午後6時半過ぎから劇場内で貴城の記者会見が行われた。緑の袴姿のままの貴城は、やはり笑みをたたえて会見に臨んだ。

雪組から異動して宙組トップに就任したのが昨年7月。15年の宝塚生活ではほんの短い時間だったが、「宙組での思い出は一生忘れられません。大切なのは時間の長さではありません。短い時間の中で幸せに日々を過ごさせていただきましたので感謝しています。短時間で退団することは宙組のみんなに失礼なのではないかと葛藤(かっとう)もありました。みんなにもりたててもらい、愛を感じました。宙組での8カ月は私のこれからの支えになると思います」と総括した。

キリッとした表情で会見に臨んだかしちゃん ショーの歌の歌詞を変えて貴城へのはなむけにする粋なハプニングもあったのも「(在籍の)時間が長いかどうかじゃないと感じて本当にうれしかった」という。実際客席にいた人によると、芝居、ショーとも宙組生から貴城に向けた思いのあふれたアドリブが随所にみられたという。芝居で演じた坂本竜馬そのままに、明るく、さわやかな最後の舞台になったわけだ。

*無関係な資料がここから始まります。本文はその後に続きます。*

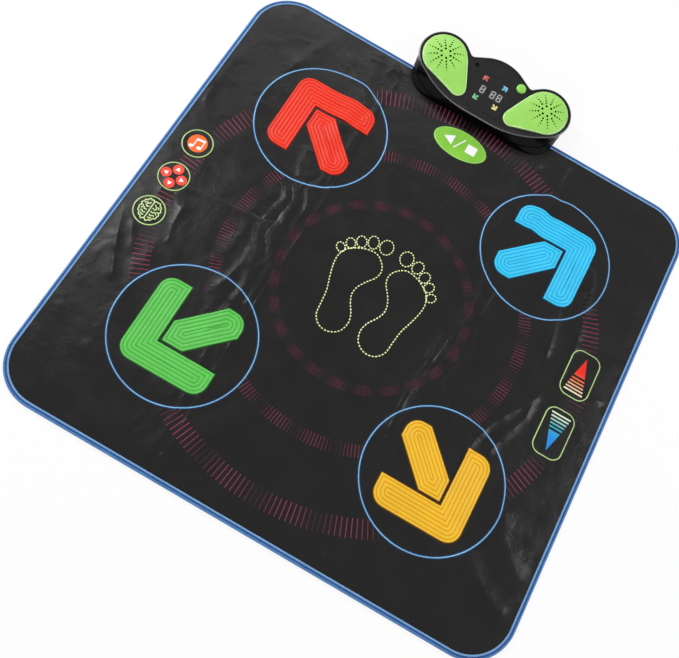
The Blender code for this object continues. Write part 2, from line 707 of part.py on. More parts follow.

「ひとりじゃ何もできないと感じていたからこそ、こうしていられるのだと3分おきぐらいに感じてきた」が、日付が11日から12日に変わった瞬間「きょうで宝塚の『貴城けい』でいるのは最後だと感じました」と、さすがに寂しさを隠さないが、「本当に幸せな1日でした」とすべてが凝縮された日だったとこの千秋楽を振り返った。

「でも、あしたからはもっと幸せになりたい」と笑顔で結んだ。

なお、退団後については「今は何も考えておりません。これからゆっくり考えたい」と話した。

そして午後8時過ぎ、劇場前をパレード。花が咲いた桜の枝を抱えて登場。ファンをびっくりさせた。ゆっくりと踏みしめるようにして劇場前を歩くと大きく手を振って迎えの車に乗り込んだ。

この日はほかに白峰さゆり(2003年入団)、咲花杏(01年同)、純あいら(1999年同)、天翔ゆうり(同)、貴羽右京(95年入団)が退団した。

宙組の後任トップスターは大和悠河。大和の相手役は陽月華が内定している。